3D code data
○ ○ ○ ○ ○
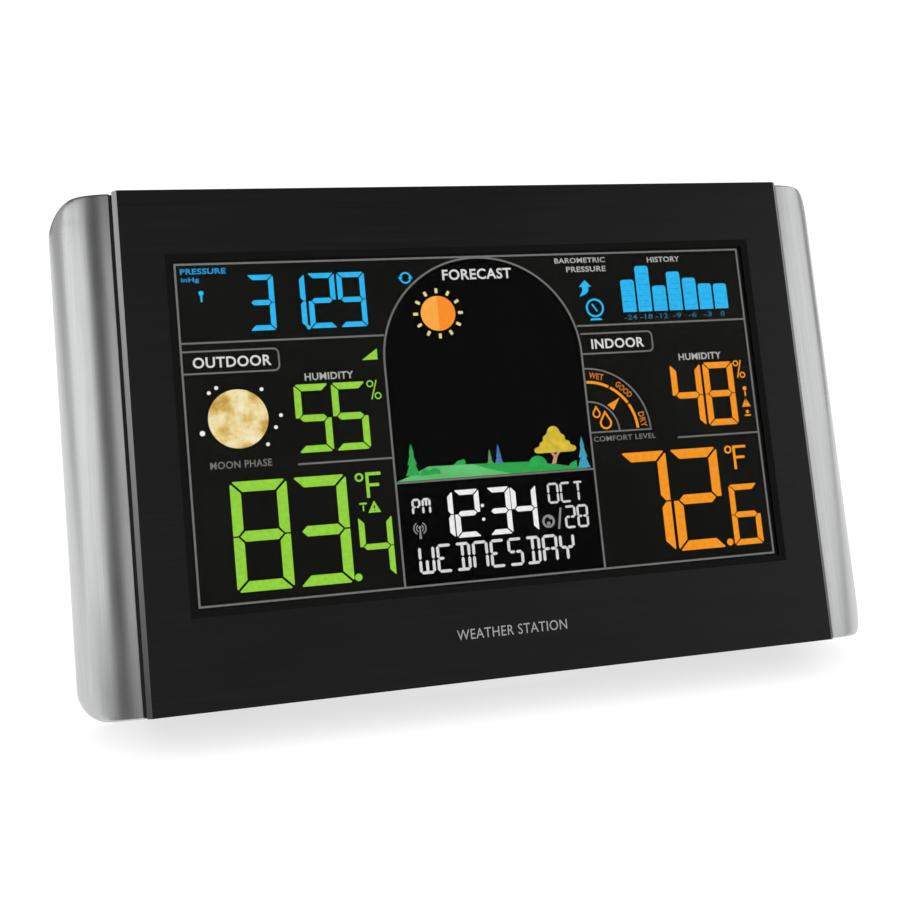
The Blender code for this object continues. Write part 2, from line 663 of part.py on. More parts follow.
def build_keys(frame):
    half_x, half_z = KEY_SIZE[0] / 2, KEY_SIZE[1] / 2
    for index in range(KEY_COUNT):
        z = KEY_FIRST_Z + index * KEY_PITCH
        outline = rounded_outline((KEY_X - half_x, z - half_z), (KEY_X + half_x, z + half_z), 1.0, 3)
        key = prism(f"rear_key_{index + 1}", frame, outline, -2.6, KEY_PROUD, "Y", "key_grey")
        flange_x, flange_z = half_x + 1.0, half_z + 1.0
        flange = block(f"key_flange_{index}", frame, (KEY_X - flange_x, -3.4, z - flange_z),
                       (KEY_X + flange_x, -2.4, z + flange_z))
        combine(key, flange, "UNION")
        stem = rod(f"key_stem_{index}", frame, (KEY_X, -6.0, z), (KEY_X, -3.2, z), 1.5, sides=12)
        combine(key, stem, "UNION")
        switch = block(f"tact_switch_{index + 1}", frame, (KEY_X - 3.0, KEY_BOARD_Y[1] + GAP, z - 3.0),
                       (KEY_X + 3.0, -7.8, z + 3.0), "part_black")
        post = rod(f"switch_post_{index}", frame, (KEY_X, -8.5, z), (KEY_X, -7.0, z), 1.7, sides=12)
        combine(switch, post, "UNION")
    last_z = KEY_FIRST_Z + (KEY_COUNT - 1) * KEY_PITCH
    block("key_board", frame, (KEY_X - 8.0, KEY_BOARD_Y[0], KEY_FIRST_Z - 8.0),
          (KEY_X + 8.0, KEY_BOARD_Y[1], last_z + 8.0), "board_green")


def build_snooze(frame):
    half_x, half_y = SNOOZE_SIZE[0] / 2, SNOOZE_SIZE[1] / 2
    outline = rounded_outline((-half_x, SNOOZE_Y - half_y), (half_x, SNOOZE_Y + half_y), 3.4, 5)
    wall_top, wall_bottom = HEIGHT - GAP, HEIGHT - GAP - WALL
    button = prism("snooze_button", frame, outline, wall_bottom - 0.8, wall_top + SNOOZE_PROUD, "Z",
                   "key_grey")
    lip = 1.2
    flange = block("snooze_flange", frame,
                   (-half_x - lip, SNOOZE_Y - half_y - lip, wall_bottom - 1.6),
                   (half_x + lip, SNOOZE_Y + half_y + lip, wall_bottom - 0.6))
    combine(button, flange, "UNION")
    stem = rod("snooze_stem", frame, (0.0, SNOOZE_Y, wall_bottom - 3.6),
               (0.0, SNOOZE_Y, wall_bottom - 1.2), 1.5, sides=12)
    combine(button, stem, "UNION")
    switch_top = wall_bottom - 5.4
    switch = block("snooze_switch", frame, (-3.0, SNOOZE_Y - 1.0, switch_top - 3.5),
                   (3.0, SNOOZE_Y + 3.0, switch_top), "part_black")
    post = rod("snooze_post", frame, (0.0, SNOOZE_Y, switch_top - 0.5),
               (0.0, SNOOZE_Y, switch_top + 0.8), 0.9, sides=12)
    combine(switch, post, "UNION")


# ---------------------------------------------------------------- electronics

def build_boards(frame):
    front, back = BOARD_Y - BOARD_THICKNESS / 2, BOARD_Y + BOARD_THICKNESS / 2
    face = back + GAP
    block("main_board", frame, (-32.0, front, 54.0), (48.0, back, 118.0), "board_green")
    block("processor", frame, (18.0, face, 84.0), (32.0, face + 1.2, 98.0), "part_black")
    can = block("pressure_sensor", frame, (38.0, face, 108.0), (43.0, face + 1.6, 113.0), "steel")
    port = rod("sensor_port", frame, (40.5, face + 0.8, 110.5), (40.5, face + 3.0, 110.5), 0.5, sides=10)
    combine(can, port)
    buzzer = rod("buzzer", frame, (BUZZER_X, face, BUZZER_Z), (BUZZER_X, face + 5.4, BUZZER_Z), 6.0,
                 "part_black")
    opening = rod("buzzer_port", frame, (BUZZER_X, face + 3.5, BUZZER_Z),
                  (BUZZER_X, face + 7.0, BUZZER_Z), 1.2, sides=12)
    combine(buzzer, opening)
    radio = block("radio_receiver", frame, (-2.0, face, 76.0), (14.0, face + 1.0, 96.0), "board_green")
    combine(radio, block("radio_can", frame, (0.0, face + 0.5, 78.0), (12.0, face + 3.2, 90.0)), "UNION")
    route = [(6.0, 98.0), (6.0, 103.6), (5.0, 104.6), (-52.0, 104.6), (-54.0, 103.6), (-55.0, 101.6),
             (-55.0, 62.0)]
    wire("antenna_wire", frame, [(x, ANTENNA_Y, z) for x, z in route], 0.5, "copper")
    sensor = block("humidity_sensor", frame, (-79.0, -9.5, 86.0), (-67.0, -4.5, 106.0), "sensor_white")
    for index in range(5):
        z = 88.5 + index * 3.4
        combine(sensor, block(f"sensor_slot_{index}", frame, (-77.0, -5.6, z), (-69.0, -4.0, z + 1.6)))


def build_station():
    nearest_front = -DEPTH * cos(LEAN)
    farthest_back = CAP_REAR_Y * cos(LEAN) + HEIGHT * sin(LEAN)
    middle = (nearest_front + farthest_back) / 2
    case = new_empty("case_frame", location=(0.0, -middle, FOOT_HEIGHT), turn_x=-LEAN)
    hinge = new_empty("hinge_frame", case, (0.0, HINGE_Y, HINGE_Z), STAND_ANGLE)
    build_bezel(case)
    build_display_stack(case)
    build_housing(case)
    build_cap(case, "left_cap", -1)
    build_cap(case, "right_cap", 1)
    for index, (x, z) in enumerate(SCREW_PLACES):
        build_screw(case, index, x, z)
    build_foot(case, "left_foot", -1)
    build_foot(case, "right_foot", 1)
    build_stand(case, hinge)
    build_battery_bay(case)
    build_jack(case)
    build_keys(case)
    build_snooze(case)
    build_boards(case)


clear_scene()
PARTS = new_collection("weather_station")
SHAPES = new_collection("cutting_shapes")
MATERIALS = {name: make_material(name) for name in COLOURS}
build_station()
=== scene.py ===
"""Looks of the home weather station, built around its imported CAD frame.

Shapes are given in millimetres on the panel: X to the right, Z up the face and Y into the case,
all from a point just below the middle of the front panel. FACE carries them into the CAD's frame,
in metres, so every piece leans back with the case.
"""

import json
from math import asin, cos, hypot, pi, radians, sin, sqrt

import bmesh
import bpy
from mathutils import Matrix, Quaternion, Vector

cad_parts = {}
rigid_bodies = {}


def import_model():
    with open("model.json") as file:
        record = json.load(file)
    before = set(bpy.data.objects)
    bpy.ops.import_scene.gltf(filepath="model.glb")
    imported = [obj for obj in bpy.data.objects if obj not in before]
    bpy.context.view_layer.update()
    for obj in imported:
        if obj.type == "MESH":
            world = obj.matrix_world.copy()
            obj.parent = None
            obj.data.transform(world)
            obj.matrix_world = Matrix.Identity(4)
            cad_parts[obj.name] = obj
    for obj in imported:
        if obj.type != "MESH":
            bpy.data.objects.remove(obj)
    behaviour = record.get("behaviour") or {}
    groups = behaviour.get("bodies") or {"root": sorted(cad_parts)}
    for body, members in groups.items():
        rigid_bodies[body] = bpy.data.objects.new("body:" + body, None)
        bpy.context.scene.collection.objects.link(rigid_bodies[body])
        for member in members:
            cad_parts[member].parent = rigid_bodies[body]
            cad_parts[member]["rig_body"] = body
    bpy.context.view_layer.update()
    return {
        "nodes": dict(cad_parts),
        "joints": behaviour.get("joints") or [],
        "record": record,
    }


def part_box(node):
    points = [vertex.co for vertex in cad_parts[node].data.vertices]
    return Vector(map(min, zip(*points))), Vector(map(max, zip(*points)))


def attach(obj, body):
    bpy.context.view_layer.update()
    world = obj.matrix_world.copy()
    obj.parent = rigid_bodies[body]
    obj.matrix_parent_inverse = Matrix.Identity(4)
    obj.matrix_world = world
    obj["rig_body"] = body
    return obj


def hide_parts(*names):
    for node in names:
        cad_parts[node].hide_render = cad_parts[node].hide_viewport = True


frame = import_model()

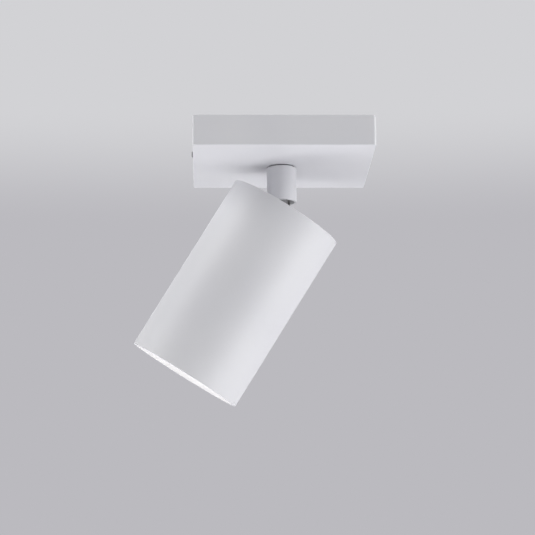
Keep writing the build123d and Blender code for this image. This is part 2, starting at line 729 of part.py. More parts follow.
○ ○ ○ ○ ○
- **Set exercise**: Verbatim output is expected for the lines from the start of the data to the line in which "(KEY_X + 8.0, KEY_BOARD_Y[1], last_z" appears, both included.

- **Finished answer**:
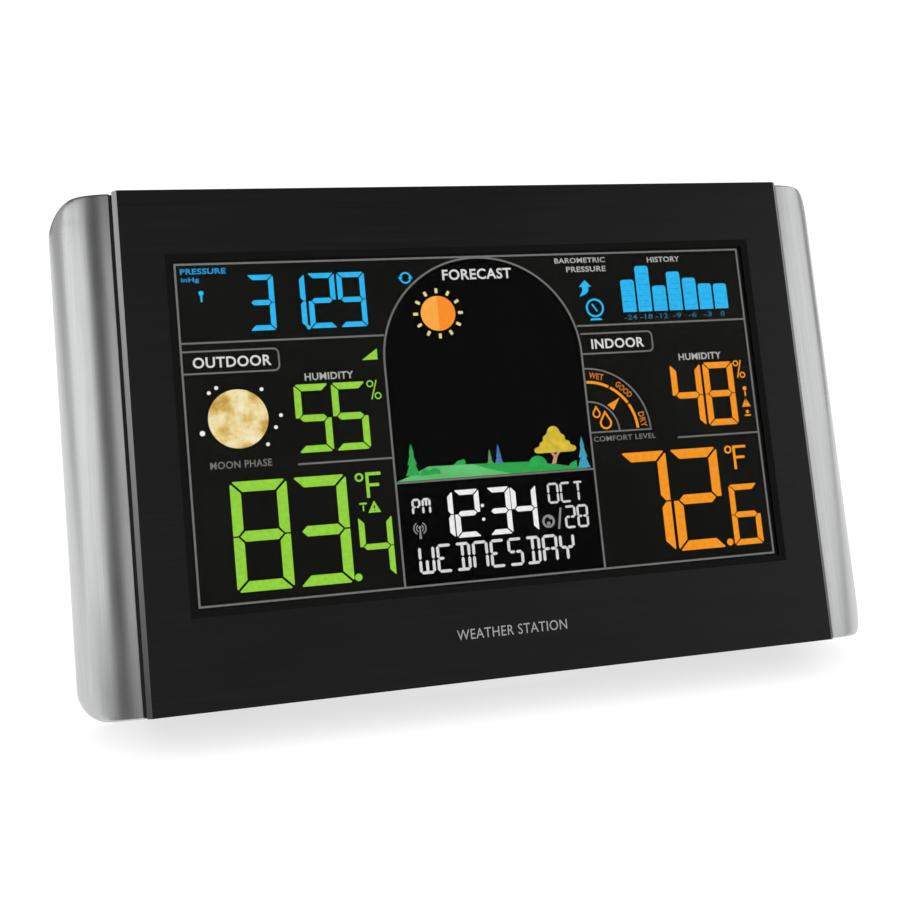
The Blender code for this object continues. Write part 2, from line 663 of part.py on. More parts follow.
def build_keys(frame):
    half_x, half_z = KEY_SIZE[0] / 2, KEY_SIZE[1] / 2
    for index in range(KEY_COUNT):
        z = KEY_FIRST_Z + index * KEY_PITCH
        outline = rounded_outline((KEY_X - half_x, z - half_z), (KEY_X + half_x, z + half_z), 1.0, 3)
        key = prism(f"rear_key_{index + 1}", frame, outline, -2.6, KEY_PROUD, "Y", "key_grey")
        flange_x, flange_z = half_x + 1.0, half_z + 1.0
        flange = block(f"key_flange_{index}", frame, (KEY_X - flange_x, -3.4, z - flange_z),
                       (KEY_X + flange_x, -2.4, z + flange_z))
        combine(key, flange, "UNION")
        stem = rod(f"key_stem_{index}", frame, (KEY_X, -6.0, z), (KEY_X, -3.2, z), 1.5, sides=12)
        combine(key, stem, "UNION")
        switch = block(f"tact_switch_{index + 1}", frame, (KEY_X - 3.0, KEY_BOARD_Y[1] + GAP, z - 3.0),
                       (KEY_X + 3.0, -7.8, z + 3.0), "part_black")
        post = rod(f"switch_post_{index}", frame, (KEY_X, -8.5, z), (KEY_X, -7.0, z), 1.7, sides=12)
        combine(switch, post, "UNION")
    last_z = KEY_FIRST_Z + (KEY_COUNT - 1) * KEY_PITCH
    block("key_board", frame, (KEY_X - 8.0, KEY_BOARD_Y[0], KEY_FIRST_Z - 8.0),
          (KEY_X + 8.0, KEY_BOARD_Y[1], last_z + 8.0), "board_green")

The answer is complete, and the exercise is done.